Monmoreau est un fabuliste très moralisateur, en mode binaire : le bon/le méchant ; le vertueux/le vicieux ; le travailleur/le paresseux… Rien que de très conventionnel, même s'il lui arrive de s'inspirer de La Fontaine ou de Florian, le zigue est tout sauf un moraliste fabuleux ! Son bestiaire fait la part belle aux abeilles industrieuses, aux petits oiseaux, aux fleurs ou aux ruisseaux. Il importe parfois du singe ou pêche quelque écrevisse pour marquer les esprits… Sa fable du Loup et du blaireau montre un blaireau fort avisé en dépit de son nom tandis que le loup demeure incurablement le jouet de ses instincts… Du haut de son pupitre d’organiste, Monmoreau n’a pas craint de consacrer en fable la dialectique subtile du Confessionnal et de l’Autel, où l’autel explique à son collègue du fond de la classe que si lui, l’autel, il est placé au centre de tous les regards, c’est pas pour sa pomme mais pour plus haut que lui…
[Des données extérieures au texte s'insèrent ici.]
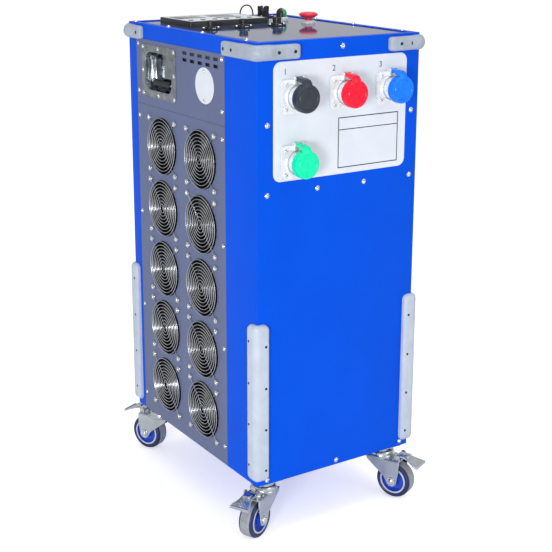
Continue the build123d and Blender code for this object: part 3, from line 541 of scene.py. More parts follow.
def make_floor(p):
    """Large pale floor that keeps the shadow."""
    mesh = bpy.data.meshes.new("studio_floor")
    corners = [(x * FLOOR_HALF, y * FLOOR_HALF, 0) for x, y in ((-1, -1), (1, -1), (1, 1), (-1, 1))]
    mesh.from_pydata(corners, [], [(0, 1, 2, 3)])
    floor = bpy.data.objects.new("studio_floor", mesh)
    mat = bpy.data.materials.new("pale_studio_floor")
    mat.use_nodes = True
    t = mat.node_tree
    t.nodes.clear()
    place = node(t, "ShaderNodeTexCoord")
    grain = node(t, "ShaderNodeTexNoise", {"Vector": place.outputs["Object"], "Scale": 3.0})
    tone = node(t, "ShaderNodeMapRange", {"Value": grain.outputs["Fac"], "To Min": 0.985, "To Max": 1.0})
    tones = {0: tone.outputs[0], 6: (0.9, 0.9, 0.9, 1), 7: tuple(p.floor_colour)}
    colour = node(t, "ShaderNodeMix", tones, data_type="RGBA")
    shader = node(t, "ShaderNodeBsdfPrincipled", {"Base Color": colour.outputs[2], "Roughness": 0.9})
    glow = node(t, "ShaderNodeEmission", {"Color": (1, 1, 1, 1), "Strength": FLOOR_GLOW})
    both = node(t, "ShaderNodeAddShader", {0: shader.outputs[0], 1: glow.outputs[0]})
    ray = node(t, "ShaderNodeLightPath")
    seen = {0: ray.outputs["Is Camera Ray"], 1: shader.outputs[0], 2: both.outputs[0]}
    pick = node(t, "ShaderNodeMixShader", seen)
    node(t, "ShaderNodeOutputMaterial", {"Surface": pick.outputs[0]})
    mesh.materials.append(mat)
    bpy.context.scene.collection.objects.link(floor)


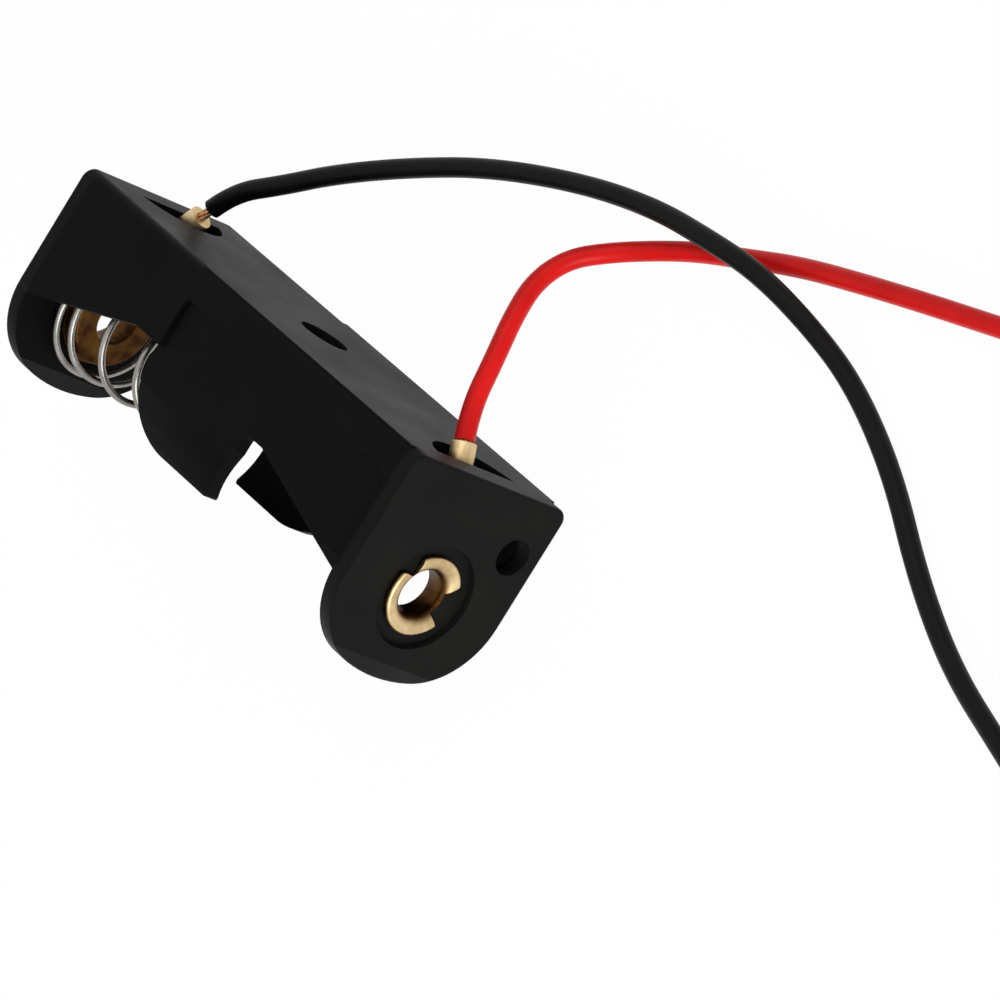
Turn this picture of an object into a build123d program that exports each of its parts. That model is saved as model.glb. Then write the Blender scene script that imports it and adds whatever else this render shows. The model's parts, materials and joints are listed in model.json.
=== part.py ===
from build123d import *
import math
import os

# A holder for one small 12 V cell, with two leads. It is drawn standing on its base,
# with X along the cell towards the positive end, Y across and Z up to the opening,
# and then laid on its long side, as it rests when its leads lie beside it.

# Cell, in millimetres
CELL_DIAMETER = 10.3
CELL_SIDE_CLEARANCE = 0.15
CELL_AXIS_HEIGHT = 7.6

# Moulding
BODY_LENGTH = 35.6
BODY_HEIGHT = 13.0
FLOOR_THICKNESS = 1.6
SIDE_BAND_HEIGHT = 2.1
WALL_THICKNESS = 0.8
BAND_STEP = 0.3
BASE_EDGE_RADIUS = 0.8
PLATE_THICKNESS = 1.2
PLATE_TOP_RADIUS = 11.0
PLATE_SHOULDER_RADIUS = 5.0
PLATE_EDGE_RADIUS = 0.2

# Side walls and clip arms, as places along the holder and heights above its base, with
# the lean of an arm's straight end in degrees. The upper arm faces up when the holder
# lies down, and the lower one, which is taller, is turned end for end
THICK_WALL_END = -4.7
THICK_WALL_LOW_X = -7.2
THICK_WALL_LOW = 5.3
THICK_WALL_HIGH = 8.2
PANEL_CORNER_RADIUS = 1.3
PANEL_FOLD_RADIUS = 0.4
ARM_START = -5.05
ARM_END = 4.95
ARM_LEAN = 12.5
ARM_LEAN_FROM = 7.0
UPPER_ARM_HEIGHT = 10.4
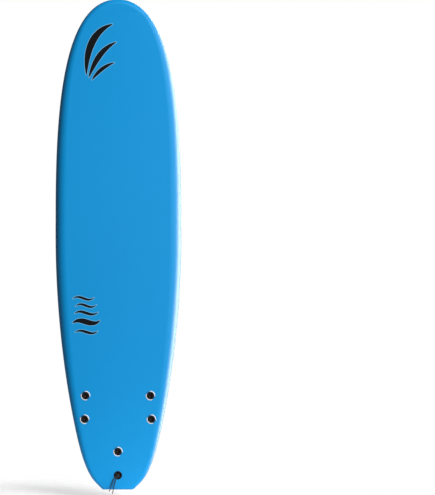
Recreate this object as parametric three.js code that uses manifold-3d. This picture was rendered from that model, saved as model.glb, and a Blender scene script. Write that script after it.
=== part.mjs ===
// A 7'0" soft-top surfboard, standing nose up. Millimetres.
// +Z points to the nose, the deck faces -Y, the flat of the bottom faces +Y.
// The origin is on the bottom surface, on the centre line, halfway along the board.

import * as THREE from 'three';
import { mergeVertices } from 'three/addons/utils/BufferGeometryUtils.js';
import Module from 'manifold-3d';

const wasm = await Module();
wasm.setup();

// ---- Driving dimensions -------------------------------------------------

const LENGTH = 2134;
const MAX_HALF_WIDTH = 275.5;
const MAX_THICKNESS = 84.5;
const WIDE_POINT_Z = 120;
const TAIL_HALF_WIDTH = 68;

// Bezier handles of the outline, as (z, half width): the nose, the hip and the tail curve.
const NOSE_ROUNDNESS = 260;
const NOSE_HANDLE = 382;
const HIP = { startHandle: 97, endHandle: [-365, 285], end: [-820, 184.5] };
const TAIL_CURVE = { startHandle: [-1018, 140.7], endHandle: [-1033, 102] };
const NOSE_SPACING = 1.5; // power that draws the nose's points towards the tip

const NOSE = { flatStartZ: 67, rocker: 123, rockerPower: 2.3, thickness: 33, thinPower: 2.4 };
const TAIL = { flatStartZ: -135, rocker: 57, rockerPower: 2, thickness: 31, thinPower: 1.75 };

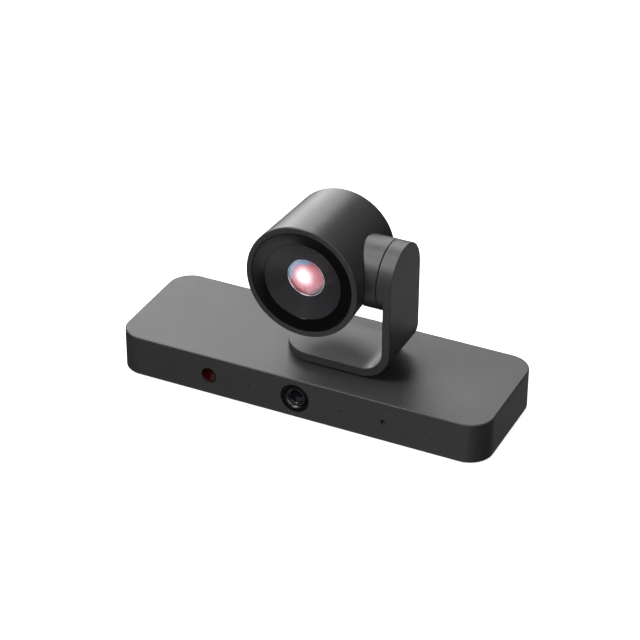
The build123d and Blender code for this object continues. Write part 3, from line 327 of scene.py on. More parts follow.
def graphite_housing():
    """Coarser stipple of the base bar."""
    return graphite("graphite_housing", 1500.0, 0.48, 0.060 * mm)


def graphite_smooth():
    """Smoother skin of the barrel and its cap."""
    return graphite("graphite_smooth", 2100.0, 0.37, 0.030 * mm)


def graphite_cast():
    """Painted casting of the yoke and the tilting hub."""
    return graphite("graphite_cast", 1900.0, 0.43, 0.040 * mm)


def satin_black():
    """Moulded black with a fine even grain."""
    board = Board("satin_black")
    place = board.place()
    grain = board.noise(place, 3800.0, 2.0)
    cloud = board.noise(place, 120.0, 2.0)
    shade = board.mix(cloud, faded(colours().satin, 0.75), faded(colours().satin, 1.3))
    return board.close({
        "Base Color": shade,
        "Roughness": 0.42 + cloud * 0.10,
        "Normal": board.relief(grain, 0.02 * mm),
    })


def dish_black():
    """Satin black of the dish round the lens, a little greyer, with brushing that runs round it."""
    board = Board("dish_black")
    centre = middle("lens_surround")
    across, _, up = board.axes(board.place(centre))
    radius = (across * across + up * up) ** 0.5
    line = board.noise(board.place(), 900.0, 2.0)
    rings = board.wave(radius * (2 * pi / (0.31 * mm)) + line * 2.0)
    shade = board.mix(line, faded(colours().satin, 1.2), faded(colours().satin, 1.9))
    return board.close({
        "Base Color": shade,
        "Roughness": 0.29 + line * 0.08,
        "Normal": board.relief(rings, 0.006 * mm),
    })


def gloss_black():
    """Polished black glass with the faintest haze and ripple."""
    board = Board("gloss_black")
    place = board.place()
    haze = board.noise(place, 160.0, 4.0)
    dust = board.step(board.noise(place, 2600.0, 1.0), 0.72, 0.80)
    return board.close({
        "Base Color": board.mix(dust, (0.003, 0.003, 0.0035), (0.02, 0.02, 0.022)),
        "Roughness": 0.15 + haze * 0.06 + dust * 0.1,
        "Normal": board.relief(haze, 0.004 * mm),
    })


def bowl_black():
    """Lacquered black of the wide lens's bowl, glossier than the band, with a faint haze."""
    board = Board("bowl_black")
    place = board.place()
    haze = board.noise(place, 300.0, 3.0)
    return board.close({
        "Base Color": board.mix(haze, (0.0015, 0.0015, 0.0018), (0.004, 0.004, 0.0045)),
        "Roughness": 0.26 + haze * 0.06,
        "IOR": 2.7,
        "Normal": board.relief(haze, 0.0008 * mm),
    })


def lip_black():
    """Deep satin black of the wide lens's lip, which hardly shines."""
    board = Board("lip_black")
    haze = board.noise(board.place(), 900.0, 3.0)
    return board.close({
        "Base Color": board.mix(haze, (0.001, 0.001, 0.0012), (0.003, 0.003, 0.0033)),
        "Roughness": 0.30 + haze * 0.12,
        "Specular IOR Level": 0.12,
        "Normal": board.relief(haze, 0.004 * mm),
    })


def clear_glass():
    """Clear lens glass with a faint violet coat and a little dust."""
    board = Board("clear_glass")
    place = board.place()
    dust = board.step(board.noise(place, 2400.0, 2.0), 0.74, 0.84)
    return board.close({
        "Base Color": board.mix(dust, (0.93, 0.90, 0.98), (0.7, 0.7, 0.7)),
        "Roughness": 0.01 + dust * 0.12,
        "Transmission Weight": 1.0,
        "IOR": 1.46,
        "Coat Weight": 0.3,
        "Coat Roughness": 0.02,
    })


def painted_reflection_glass():
    """Lens element whose colour is a painted reflection of the lamps on its coats, which glows though it is
    no lamp: a painted white hot spot, set a little to the upper left, painted rings from pink to dark red
    round it, a painted blue reflection as a crescent on the upper left, and painted shade that darkens the
    opposite edge."""
    board = Board("painted_reflection_glass")
    centre = middle("front_lens")
    reach = half_size("front_lens")[0]
    across, _, up = board.axes(board.place(centre))
    ripple = board.noise(board.place(), 300.0, 2.0)
    shift = 0.10 * reach
    # distance from the painted hot spot, which sits a little to the upper left
    glow = (((across + shift) / reach) ** 2.0 + ((up - shift) / reach) ** 2.0) ** 0.5
    # painted reflection: a white hot spot and rings from pink to dark red
    rings = board.ramp(glow + (ripple - 0.5) * 0.12, [
        (0.00, (1.00, 1.00, 1.00)),
        (0.32, (1.00, 0.97, 0.96)),
        (0.47, (0.84, 0.46, 0.46)),
        (0.62, (0.57, 0.17, 0.195)),
        (0.82, (0.43, 0.10, 0.12)),
        (1.00, (0.24, 0.06, 0.07)),
    ])
    # painted blue reflection on the upper left, and painted shade darkening the lower right
    lean = (up - across) / (reach * 1.414)
    sky = board.step(lean + (ripple - 0.5) * 0.2, 0.26, 0.66) * board.step(glow, 0.52, 0.74)
    painted_reflection_with_blue = board.mix(sky * 0.9, rings, (0.16, 0.34, 0.46))
    painted_shade_wedge = board.step(0.0 - lean, 0.72, 0.88)
    painted_lens_light = board.mix(painted_shade_wedge, painted_reflection_with_blue, (0.06, 0.003, 0.006))
    return board.close({
        "Base Color": board.mix(0.9, painted_lens_light, (0.01, 0.0, 0.002)),
        "Roughness": 0.10 + ripple * 0.05,
        # the painted reflection also glows, though the element is no lamp
        "Emission Color": painted_lens_light,
        "Emission Strength": 1.05,
    })


def dark_glass():
    """Nearly black lens glass with a violet and green tint that varies over it."""
    board = Board("dark_glass")
    cloud = board.noise(board.place(), 260.0, 2.0)
    return board.close({
        "Base Color": board.mix(cloud, (0.006, 0.003, 0.010), (0.002, 0.007, 0.006)),
        "Roughness": 0.14 + cloud * 0.10,
        "Specular IOR Level": 0.22,
    })


def ruby_filter_painted_glow():
    """Polished dark red filter with painted light: painted shade makes it nearly black on its upper left,
    painted light makes it redder towards the opposite edge, and it glows though it is no lamp.
    """
    board = Board("ruby_filter_painted_glow")
    centre = middle("infrared_window")
    reach = half_size("infrared_window")[0]
    across, _, up = board.axes(board.place(centre))
    swirl = board.noise(board.place(), 500.0, 3.0)
    # painted shade on the upper left and painted light towards the lower right
    lean = (across - up) / reach + (swirl - 0.5) * 0.5
    shade = board.mix(board.step(lean, -0.9, 0.9), faded(colours().ruby, 0.30), colours().ruby)
    return board.close({
        "Base Color": shade,
        "Roughness": 0.12 + swirl * 0.08,
        "Specular IOR Level": 0.2,
        # the painted light also glows, though the window is no lamp
        "Emission Color": shade,
        "Emission Strength": 0.4,
    })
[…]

Mais notre fabuliste , qui préférait probablement les églises pour se mettre à l’abri de la pluie, est parfois capable de jolies perles, comme cette goutte d’eau dont la morale se veut un salutaire message d’espoir à toutes les créatures affligées par un cruel célibat… On lui pardonnera donc sa « plaine profonde », oxymore bizarre pour une rime de nouveau riche avec « rubis de Golconde »...

La goutte d’eau

Le tonnerre grondait dans la plaine profonde,

Lorsqu’une goutte d’eau qui voguait dans les airs,

Plus belle qu’un saphir, qu’un rubis de Golconde,

Tombe au milieu du sourd roulis des mers.

-   Que suis-je, moi, pauvre petite goutte,

Disait-elle, parmi les ondes en courroux ?

Tandis qu’à la céleste voûte

Je semblais réfléchir le rayon le plus doux.

Qu’arriva-t-il ? Un léger coquillage,

Roulant sous l’onde aux plis capricieux,

Au même instant s’entrouvre à son passage,

Reçoit le météore ornant jadis les cieux.

Il devient perle : oubliant son outrage,

La goutte d’eau, si petite autrefois,

Brille, depuis, sur la tête des rois.

O vierge, qui vivez obscure, abandonnée,

De l’espérance allumez le flambeau ;

Un jour, de vertu couronnée,

Vous brillerez  comme la goutte d’eau.